The gospel of the Celtics
Last week I attended my first-ever NBA game (thanks Jim Gibson!) and watched the Celtics beat the hapless Nets. Here are a few random thoughts about what I saw and experienced:
- I enjoyed the game. It wasn’t superb play from either team, but actually being there helped me to appreciate the size of these guys and their enormous physical skills. God made those bodies with their incredible abilities to jump, run, dodge, pass, catch, stop, swerve, and dunk. Even when the owners and proprietors of those bodies don’t realize where they got the skill, God is the one who gave it. So he gets glory from an incredible display of physical ability like an NBA game.
- I went into the game thinking: ‘What is the connection between this event and the gospel? Where is the gospel in the TD Garden?’ I don’t have any great answers to those questions. In fact, what struck me was how difficult it is in this world – the world of professional athletics -– to think about, appreciate, and treasure the gospel. The gospel is about broken and needy people, but going to an NBA game can easily be about admiring, adulating, and exalting the players on the court. The gospel is about a longing for the world to come and a sense that the present life requires Jesus in order to have any lasting meaning. But the thrust of the evening was that what was really important was the Celtics – their history, their present, their future. In fact, I think there is an actively-cultivated ‘gospel of the Celtics.’ Before the game there was a stirring video about the history of the Celtics and their glorious past and present. The movie soundtrack conveyed an epic feel that said: ‘This team is worth investing your hopes, your dreams in. Their glorious, storied past. Their bright future. This team is worth giving your heart to.’ There is the potential for an alternative gospel here.
- Don’t get me wrong. I’m not saying the gospel has nothing to do with professional athletics. I know it can and does. Going to the game increased my admiration for those professional athletes who are able to maintain a sense of what is truly important and a lifestyle that is above reproach. Looking around the stadium and the court, it takes no imagination to realize that temptations (to promiscuity, to arrogant pride, among other things) must be rife for these young men who are suddenly thrust onto a national stage in front of an adoring public.

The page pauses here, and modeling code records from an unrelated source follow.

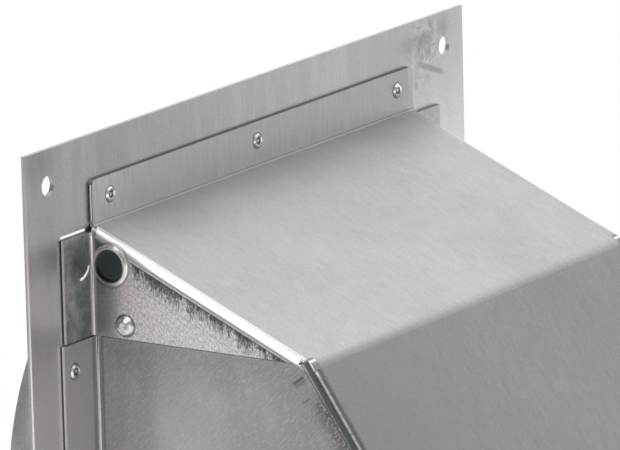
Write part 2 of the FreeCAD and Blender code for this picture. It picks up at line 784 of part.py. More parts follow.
pieces = [
    make_wall_plate(),
    make_hood(),
    make_duct_collar(),
    make_damper_flap(),
    make_damper_rod(),
    make_damper_seal(),
    make_bushing("left", -1),
    make_bushing("right", 1),
]
doc.recompute()

for item in doc.Objects:
    if "Invalid" in item.State or "Error" in item.State:
        raise RuntimeError(item.Label + " failed: " + ", ".join(item.State))
for piece in pieces:
    if piece.Shape.isNull() or not piece.Shape.isValid():
        raise RuntimeError(piece.Label + " has no valid shape")
    if len(piece.Shape.Solids) != 1:
        raise RuntimeError(piece.Label + " is not one solid")
for piece in pieces:
    piece.Shape.exportStep(os.path.join("parts", piece.Label + ".step"))
    print(piece.Label, len(piece.Shape.Solids), round(piece.Shape.Volume, 1))
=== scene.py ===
import math

import bpy
from mathutils import Matrix, Vector


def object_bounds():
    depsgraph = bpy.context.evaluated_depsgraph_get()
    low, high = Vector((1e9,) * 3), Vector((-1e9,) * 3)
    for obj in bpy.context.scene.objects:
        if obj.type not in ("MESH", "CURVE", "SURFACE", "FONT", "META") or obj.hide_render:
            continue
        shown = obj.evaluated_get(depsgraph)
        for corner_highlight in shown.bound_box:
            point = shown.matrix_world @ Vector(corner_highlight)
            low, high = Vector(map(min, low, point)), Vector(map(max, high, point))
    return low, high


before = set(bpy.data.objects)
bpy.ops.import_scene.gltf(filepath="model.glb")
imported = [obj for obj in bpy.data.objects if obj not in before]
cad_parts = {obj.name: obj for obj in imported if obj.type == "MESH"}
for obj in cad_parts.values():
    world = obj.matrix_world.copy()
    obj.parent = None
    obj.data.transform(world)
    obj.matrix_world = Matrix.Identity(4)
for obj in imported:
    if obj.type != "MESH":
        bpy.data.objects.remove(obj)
CAD_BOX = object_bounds()
scene = bpy.context.scene
MM = 0.001

# Camera: the photograph's long lens, from the left, in front and a little above
LENS_MM = 446.8
SENSOR_MM = 36.0
CLIP_NEAR = 0.05
CLIP_FAR = 50.0
CAMERA_YAW = math.radians(56.27)
CAMERA_PITCH = math.radians(13.57)
CAMERA_ROLL = math.radians(1.448)
CAMERA_DISTANCE = 1.5055
AIM = Vector((0.00887, -0.00758, 0.04566))

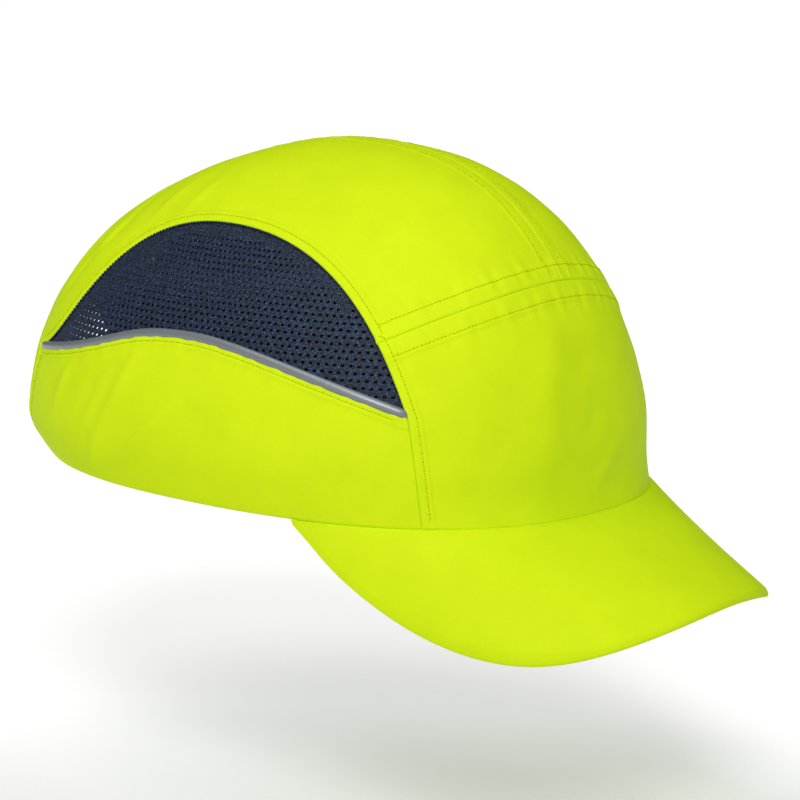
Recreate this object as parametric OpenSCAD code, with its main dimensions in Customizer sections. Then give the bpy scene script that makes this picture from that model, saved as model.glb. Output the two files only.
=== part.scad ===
// Bump cap: a baseball-style textile cap with mesh side inserts and a peak, and inside it a vented
// hard shell with foam pads. The peak points along -Y, +X is the wearer's left and +Z is up. The
// origin is the centre of the head opening, and the plane of the hem is Z = 0.

/* [Crown] */
// Half width of the crown at its widest
crown_side = 92; // [84:1:98]
// Reach of the crown to the front of the origin
crown_front = 105; // [98:1:112]
// Reach of the crown to the rear of the origin
crown_rear = 118; // [108:1:124]
// Height of the crown over the hem
crown_h = 114; // [106:1:122]
// Height of the widest line over the hem
widest_z = 14; // [10:1:18]
// Squareness of the crown seen from above, 2 being an ellipse
corner_n = 2.35; // [2:0.05:2.8]

/* [Peak] */
// Reach of the peak out of the hem at its centre
peak_reach = 50.8; // [40:0.2:60]
// Fall of the peak at its centre
peak_fall = 20.8; // [16:0.1:26]
// Angle from the front to where the peak leaves the hem
peak_half_angle = 62.4; // [56:0.2:66]
// Thickness of the stiff board in the peak
board_t = 1.4; // [1:0.1:2]

/* [Panels] */
// Thickness of the panel cloth
cloth_t = 0.9; // [0.6:0.1:1]
// Height of the seam over the forehead at the centre
front_seam_z = 73.7; // [68:0.1:78]
// Angle from the front to the side seam at the hem
side_seam_angle = 38.5; // [36:0.5:41]
// Angle from the front to the rear seam at the hem
rear_seam_angle = 145; // [143:0.5:148]
// Height of the top of the mesh insert
mesh_top_z = 87.5; // [84:0.1:90]
// Height of the piping at its highest
piping_top_z = 52.3; // [49:0.1:55]
// Width of the reflective piping
piping_w = 2.6; // [2:0.1:3]

/* [Rear opening] */
// Half width of the rear arch at its binding
arch_w = 40; // [37:1:42]
// Height of the rear arch at its binding
arch_h = 52; // [48:1:54]
// Height of the upright stretch of the arch
arch_straight = 18; // [14:1:20]
// Height of the adjuster straps
strap_h = 20; // [16:1:22]

/* [Hard shell] */
// Thickness of the hard shell
shell_t = 2.2; // [1.8:0.2:2.4]
// Height of the shell rim at the front and sides
shell_rim_front = 40; // [38:1:46]
// Height of the shell rim at the rear
shell_rim_rear = 62; // [60:1:68]
// Thickness of the foam pads
pad_t = 5; // [3:0.5:6]

/* [Hidden] */

// Colours
yellow = "#d0f200";
navy = "#1f2a44";
silver = "#a9adb3";
black = "#1c1c1e";
grey = "#5a5d61";

// Peak: thickness of the cloth on each of its faces, the gap from there to the board, and how far
// its sides spread as a share of the angle they stand at
cover_t = 0.7;
cover_gap = 0.1;
peak_spread = 0.14;
// Further fall of the peak towards its corners, as factors of s squared and to the fourth power
peak_fall_2 = 48.4;
peak_fall_4 = 2.2;

// Depths under the outer face of the crown, from the outside in
tape_d = 1.3;
tape_t = 0.5;
foam_d = 1.2;
foam_t = 1.8;
band_d = 3.2;
band_t = 1.2;
shell_d = 2.4;
pad_gap = 0.7;
pad_d = shell_d + shell_t + pad_gap;
strap_d = 1.7;
strap_t = 1.2;
patch_t = 0.8;
layer_gap = 0.25;

// Profile of the crown: p and q shape the dome over the widest line, tuck is the share of the
// reach by which the wall draws in from there down to the hem
front_profile = [2.7, 1.8, -0.03];
side_profile = [1.95, 1.65, 0.015];
rear_profile = [1.6, 2.4, 0.11];
dome_h = crown_h - widest_z;
// Height that one degree of slope stands for below the widest line
z_per_degree = dome_h * PI / 180;

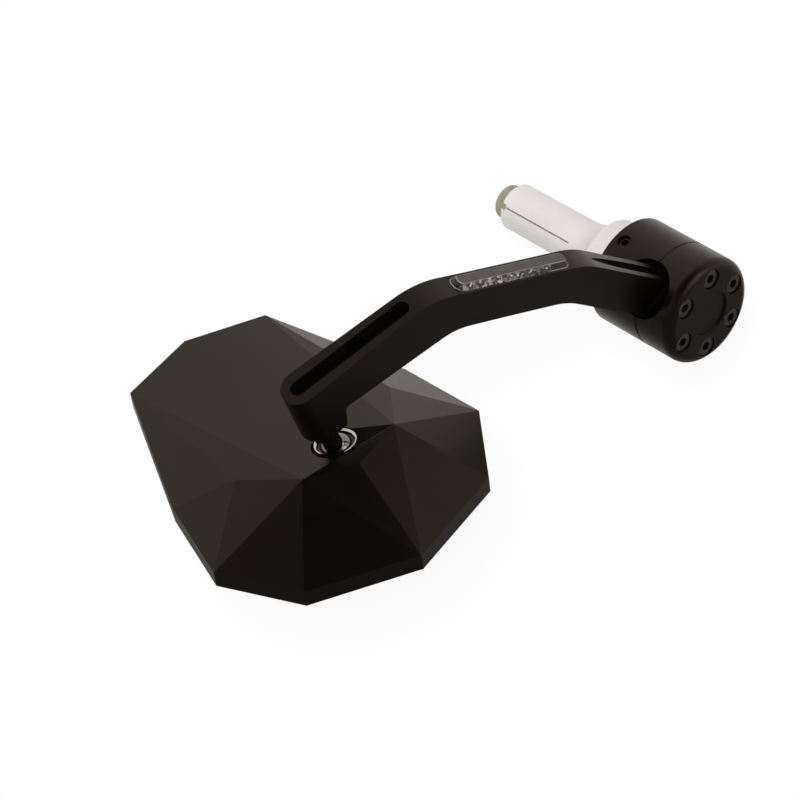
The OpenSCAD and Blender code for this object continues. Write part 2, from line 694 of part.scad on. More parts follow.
module plate_screws() {
  color([0.4, 0.4, 0.4]) at_collar() plate_screw_spots() union() {
    translate([0, 0, 0.05])
      cylinder(d1 = 2 * plate_screw_d - 0.3, d2 = plate_screw_d - 0.2, h = plate_screw_d / 2);
    translate([0, 0, 0.05]) cylinder(d = plate_screw_d, h = plate_screw_len);
  }
}
module mirror_shell() {
  low = -roof_h - rim_h;
  ledge = low + glass_sink + glass_t + pad_t;
  deep = roof_h + rim_h;
  color([0.15, 0.14, 0.14]) at_mirror() difference() {
    roof(0, 0, -roof_h, low);
    difference() {
      roof(shell_wall + ledge_w, shell_wall * 1.1, -roof_h - 0.6, ledge - e);
      rotate([0, -slope, 0]) translate([0, 0, plate_top]) cylinder(d = socket_boss_d, h = 20);
    }
    translate([0, 0, low - 1]) linear_extrude(ledge - low + 1) polygon(inset(rim, shell_wall));
    rotate([0, -slope, 0]) {
      translate([0, 0, -recess_h]) cylinder(d = collar_d + 2 * recess_w, h = roof_h);
      translate([0, 0, -deep]) cylinder(d = collar_d + 2 * seat_clear, h = 1.5 * deep);
      translate([0, 0, -deep - shell_wall])
        cylinder(d = collar_flange_d + 2 * run_clear, h = deep);
      plate_screw_spots() cylinder(d = plate_screw_d + 2 * seat_clear, h = plate_screw_len + 0.5);
    }
  }
}
module backing_pad() {
  color([0.2, 0.2, 0.2]) at_mirror() translate([0, 0, -roof_h - rim_h + glass_sink + glass_t])
    linear_extrude(pad_t) polygon(inset(rim, shell_wall + 0.1));
}
module mirror_glass() {
  color([0.75, 0.8, 0.85]) at_mirror() translate([0, 0, -roof_h - rim_h + glass_sink])
    linear_extrude(glass_t) polygon(inset(rim, shell_wall + seal_w + 0.05));
}
module glass_seal() {
  color([0.08, 0.08, 0.08]) at_mirror() translate([0, 0, -roof_h - rim_h + glass_sink])
    linear_extrude(glass_t) difference() {
      polygon(inset(rim, shell_wall + 0.02));
      polygon(inset(rim, shell_wall + seal_w));
    }
}

expander_sleeve();
expander_cone();
expander_bolt();
bolt_washer();
rear_clamp_half();
front_clamp_half();
clamp_screws();
window_screw();
grub_screw();
ball_liner_rear();
ball_liner_front();
mirror_arm();
led_lens();
led_reflector();
led_board();
led_chips();
ball_stud();
socket_collar();
socket_liner();
socket_cup();
spring_washer();
socket_plate();
plate_screws();
mirror_shell();
backing_pad();
mirror_glass();
glass_seal();
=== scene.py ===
import bpy
import bmesh
import math
from mathutils import Matrix, Vector


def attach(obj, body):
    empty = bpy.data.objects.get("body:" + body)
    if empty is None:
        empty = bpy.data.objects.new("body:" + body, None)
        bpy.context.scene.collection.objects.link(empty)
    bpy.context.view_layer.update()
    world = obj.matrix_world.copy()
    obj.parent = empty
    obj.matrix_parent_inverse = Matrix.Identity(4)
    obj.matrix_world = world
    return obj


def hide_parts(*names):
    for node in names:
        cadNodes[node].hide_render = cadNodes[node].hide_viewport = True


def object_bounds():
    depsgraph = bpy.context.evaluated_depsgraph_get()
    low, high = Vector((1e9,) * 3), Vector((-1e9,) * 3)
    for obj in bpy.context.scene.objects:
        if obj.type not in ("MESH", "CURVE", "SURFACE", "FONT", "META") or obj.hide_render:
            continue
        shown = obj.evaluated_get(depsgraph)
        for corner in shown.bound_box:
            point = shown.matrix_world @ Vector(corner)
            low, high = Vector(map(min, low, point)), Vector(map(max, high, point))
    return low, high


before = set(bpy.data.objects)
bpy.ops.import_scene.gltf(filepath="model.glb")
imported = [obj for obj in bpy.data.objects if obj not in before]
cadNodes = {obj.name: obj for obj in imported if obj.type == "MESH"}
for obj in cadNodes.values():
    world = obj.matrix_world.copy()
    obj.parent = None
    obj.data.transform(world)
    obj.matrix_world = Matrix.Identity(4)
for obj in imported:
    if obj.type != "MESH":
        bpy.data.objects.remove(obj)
cadLow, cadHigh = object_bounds()
cadMiddle = (cadLow + cadHigh) / 2
mm = 0.001
print("frame loaded:", len(cadNodes), "nodes")


# colours and nodes

def hexColour(code):
    # sRGB hex to linear
    parts = [int(code[i:i + 2], 16) / 255 for i in (0, 2, 4)]
    return [p / 12.92 if p <= 0.04045 else ((p + 0.055) / 1.055) ** 2.4 for p in parts] + [1]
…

- I realized afresh the principles of the free market economy! A small Coke (and I mean small) cost $3.75. You can get a twelve-pack of Coke elsewhere for less than that price. But the food and drink stands were nevertheless doing a roaring business.
- What I really wasn’t expecting, and what most surprised me, was the difference between watching a basketball game on television (which I’ve done many times) and actually being at the game (which I had never experienced before). Watching the game on television, it is about the basketball. Watching the game live, it is about the experience. The basketball is only one part of the experience. In addition to the basketball there are the flashing lights, the energy of the crowd, the mascot shooting free t-shirts up to the upper rows with his air gun, the cheerleaders doing dance routines, the little kids playing a game on the court during halftime, the loud music, the images being projected constantly throughout the arena (always changing, always flashing, never static), the interviews with fans at every timeout, the voice of the announcer leading cheers of ‘Defense!’ In short, this is an EVENT. There must be a producer somewhere who is orchestrating this fan experience. And that producer must believe that the entertainment can never stop – he must believe the fans would get bored without a flashing light or a loud sound or a t-shirt give-away. He must believe that basketball alone is not enough to draw fans to the TD Garden. And maybe he is right. With the improvements in technology (amazing camera coverage from the networks, big plasma television sets at home), why would someone pay big bucks to leave the comfort of their home and venture into the cold night to see the game live? Whatever the reason for this non-stop entertainment above and beyond the actual basketball game, it strikes me that this is really quite remarkable. American crowds are so entertainment-driven, entertainment-hungry and entertainment-crazed that watching a game of basketball is not diversion enough! We require diversion from our diversion. We need to have not just the game, but the flashing lights, the sounds, the interviews, the cheerleaders, the give-aways, the moving, flickering images. I am aware that this is not all of recent vintage – there have been gimmicks to increase attendance at professional athletic events for many years. But the sheer volume of sensory overload seems perhaps like a more recent development. We (the crowd) were whipped up into an absolute frenzy. I must say that I enjoyed the experience – I’m not simply denigrating or dismissing it. But it seems to suggest something about how entertainment-oriented and entertainment-hungry we have become as a culture.
- The best thing about the game was hanging out with a good friend and Christian brother and enjoying it together. Christian community doesn’t mean just Bible studies together. It means some NBA games, too!